Indian Lake and Palms Book State Parks are in full swing in the U.P.
Explore Kitchitikipi/The Big Springs with us.
In our continuing “Northern Exposure” series we take you on a journey with us exploring Michigan’s most valued states parks, located right here in the U.P.
Just west of Manistique and visited a set of state parks just miles apart and says you can’t visit one without the other. There’s nothing quite like relaxing on the shores of Lake Superior on a beautiful summer day. Apparently many others feel the same at the Indian Lake State Park. It’s campground is currently at capacity and will be until sometime in August. The first rate amenities and scenic sunset seem to be some of the biggest draws.

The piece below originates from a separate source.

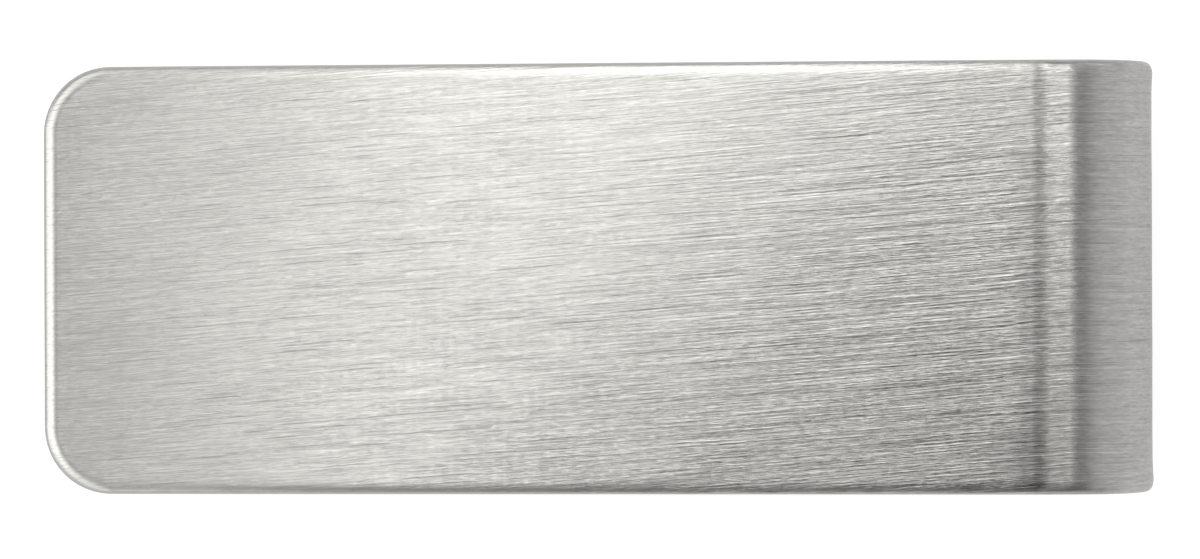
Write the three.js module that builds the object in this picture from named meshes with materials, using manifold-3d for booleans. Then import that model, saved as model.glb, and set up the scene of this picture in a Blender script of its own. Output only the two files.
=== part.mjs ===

“The beaches are clear, safe, clean, the camping facilities are just phenomenal, it’s just beautiful, we had the most beautiful sunset last night and hopefully we will have the same tonight,” said Theron Kotze, Twin Cities, Minnesota.
“What I really like most is when we were cycling by the sunset. It was very nice, it was fiery red, kinda reddish–orange, gave you the idea that the sky could have been on fire, said Jimmy Shields, 10 years–old.
Indian Lake is the fourth largest inland lake in the U.P. It stretches 6 miles long and 3 miles wide. It’s south and west shore offer outdoor enthusiasts a choice of over 300 campsites with a variety of vantage points.
“It’s kind of centrally located. From here within a couple of hours you can visit the Sault, visit Pictured Rocks, you can travel over to Mackinaw and see the bridge, it’s a good place to set a base camp and explore,” said Patrick Nelson, Park Officer, DNR.
Just head six miles north and you will end up at Palms Book State Park, where you can see all the way to the bottom of the emerald green pool through the crystal clear waters. But, that wasn’t always the case. The river used to be a garbage dump. But, today, more than 50,000 visitors roam through the park and experience nature and her unspoiled beauty.
“This state park is so popular it has several different nicknames. It is also known as the big springs and Lake Kitchitikipi,” reports, Danielle Davis.
The Big Spring is 45 feet deep and maintains a constant temperature of 45 degrees year round, which prevents it from ever freezing. The raft is equipped with a viewing port right in the middle of the translucent waves, allowing for fish viewing like you’ve never seen.
“This is the most peaceful place on earth, you get to see the most big and beautiful fish and cool people along the way. It’s the type of fish you can only dream about catching but you can’t catch them so it’s just fun to look at them. There are hundreds and hundreds of fish down there, the brightest blue water you will never find anywhere else,” said Tessa Herro, Cheboygan, MI.
The only way to see the fish is by going on a self guided tour. So with hands on and elbows up I took her for a spin on the Kitch iti kipi freshwater spring. But how did the tongue twister get it’s nicknames.
“It’s the name of the Indian legend that was derived by Paul Bellaire, turn of the century he was the one who fell in love with this area and it was predominantly through his efforts that he persuaded the Palm and Book family who were lumbering families to sell this property to the state for $10 to forever be preserved for this natural beauty and what it is,” continued Nelson.
10,000 gallons of water flow through the springs each minute. But as you look through the raging rapid, you can see limestone, ancient tree trunks, mineral encrusted branches and some of the fattest trout you will ever lay eyes on.